Years ago, I almost ran down a homeless man in San Diego. I don’t know for sure that he was homeless, but he wandered across the four-lane Pacific Highway one night, dressed all in dark clothing, in front of my car. I only saw him at the last second, and I don’t think he saw me at all. He had long dark hair and an old army overcoat. I might have missed him by two feet.
That’s not much margin for error. I could have as easily hit him as not. I would have stopped, and I would have likely been arrested. My life would be different today. I’d have the death or grievous injury of a human being on my conscience, and probably a record, too.
I’m reminded of this every time I see a news story about a pedestrian killed by a car. It could have been me, in either position. Nowadays chances are better that I’d be on foot, and thus my chances of surviving such an accident would be worse. But it could happen to anyone.
Recently, two regular readers (thank you, readers) sent me two links: one from Maine, the other from Ireland.
Writing in the Portland Press Herald, James Hettenbach and Lauri Boxer-Macomber lament the public tendency to side with drivers:
“All too often after the death of a pedestrian or bicyclist, the media and public ask questions like: Why was she wearing dark clothing at night? Why wasn’t he using a light or a flashlight? Why was she in a dimly lit area? Why was he riding his bike on that street at that time? The discourse evokes a blame-the-victim mindset, suggesting that pedestrians and cyclists on Maine’s roadways somehow invite their own deaths by walking to the grocery store in jeans and a parka instead of a neon orange reflective jacket.”
Theirs is a valid point, and I’ll return to it in a moment. But some pedestrians and cyclists are hard to see. As a walker and cyclist I am every bit as invested in my own safety as is the driver of a car. When I drive, I don’t run red lights for fear of getting T-boned, and when I walk I don’t recklessly wander into lanes of moving traffic. I use lights on my bike at night and wear bright clothing.
But I empathize with drivers who get annoyed when people ride bikes without lights or cross the street in the middle of the block on a dark night. At the same time, drivers must accept most of the onus for safety, because they are the ones operating a lethally powerful machine. That’s why we license drivers but not bicyclists, and why we don’t tell pedestrians what to wear.
It’s up to the driver, ultimately, to look out for pedestrians and cyclists. With greater power (a motor vehicle vs. a bicycle or a human body) comes greater responsibility.
The piece from Ireland, written by Cian Ginty, contains a revealing short video, an “awareness test” that demonstrates how easy it is not to see something you aren’t looking for. I wasn’t looking for a guy crossing the Pacific Highway on foot that night in San Diego. But it would have been my fault if I had hit him.
Unexpected things can happen on the road at any time. Drivers, pedestrians, and bicyclists are all capable of erratic behavior. Animals can come out of nowhere; ditto children and homeless people.

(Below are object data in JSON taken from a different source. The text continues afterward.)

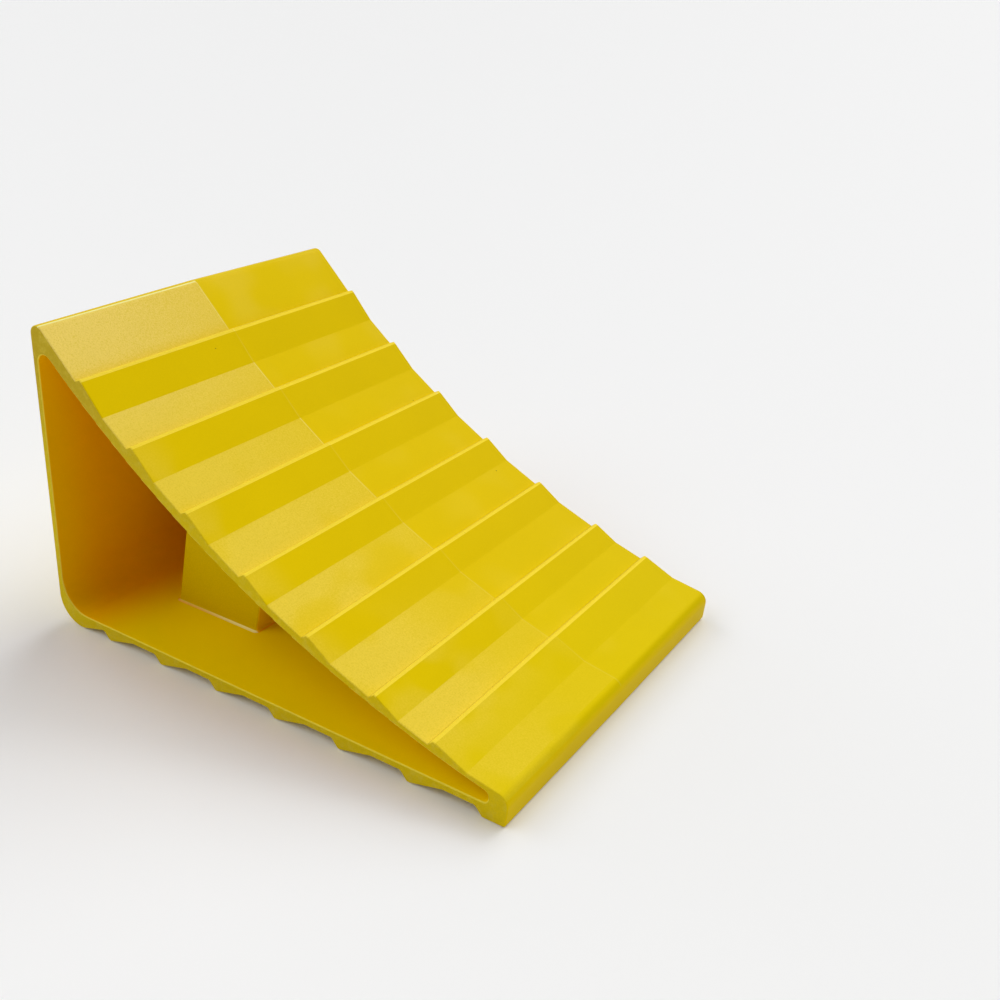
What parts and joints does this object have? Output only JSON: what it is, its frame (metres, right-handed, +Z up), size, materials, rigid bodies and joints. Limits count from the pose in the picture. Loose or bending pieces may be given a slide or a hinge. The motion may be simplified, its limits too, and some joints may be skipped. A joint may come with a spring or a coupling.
{
  "type": "wheel chock",
  "caption": "Wedge-shaped moulded wheel chock with a curved, stepped ramp, a toothed sole, open sides with a zigzag web between, and a pull lug on its heel.",
  "frame": {"origin": "on the ground, under the centre of the bounding box", "axes": "+X from the heel wall to the toe, +Y across the width, +Z up"},
  "size_m": [0.2198, 0.145, 0.1239],
  "materials": {
    "shell_plastic": "fine moulded grain",
    "web_plastic": "smooth satin"
  },
  "bodies": {
    "root": {"heel_corner": "shell_plastic", "heel_wall": "shell_plastic", "crest": "shell_plastic", "ramp_plate": "shell_plastic", "sole_plate": "shell_plastic", "toe_nose": "shell_plastic", "pull_lug": "shell_plastic", "heel_web_panel": "web_plastic", "heel_cross_rib": "web_plastic", "near_web_panel": "web_plastic", "middle_cross_rib": "web_plastic", "far_web_panel": "web_plastic", "toe_cross_rib": "web_plastic", "toe_web_panel": "web_plastic", "boss_ring": "web_plastic", "face_bosses": "web_plastic"}
  },
  "joints": []
}
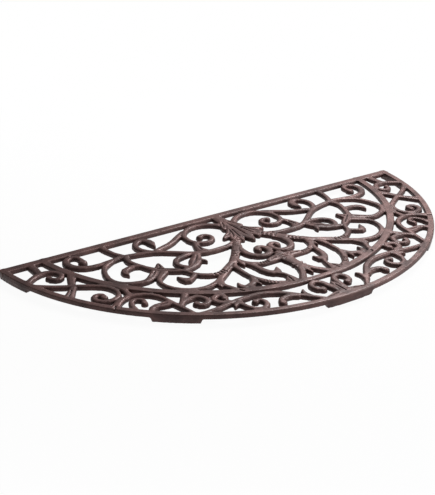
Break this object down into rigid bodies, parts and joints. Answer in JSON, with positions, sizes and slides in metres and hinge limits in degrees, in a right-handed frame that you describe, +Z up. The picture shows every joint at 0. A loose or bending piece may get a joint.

The best way to increase pedestrian and cyclist safety is for more people to walk and bicycle, and for drivers to be constantly aware of them. Ginty concurs:
“One of the most quoted bits of research is from public health consultant Peter Jacobsen, who studied data from Europe and North America. Jacobsen established that: ‘A motorist is less likely to collide with a person walking and bicycling if more people walk or bicycle. Policies that increase the numbers of people walking and bicycling appear to be an effective route to improving the safety of people walking and bicycling.’
He says this result is “unexpected” as it is ‘unlikely that the people walking and bicycling become more cautious if their numbers are larger, it indicates that the behaviour of motorists controls the likelihood of collisions with people walking and bicycling. It appears that motorists adjust their behaviour in the presence of people walking and bicycling.’”
I’ve left intact his Irish spelling. It behooves us all to behave better, on either side of the ocean, or the windshield.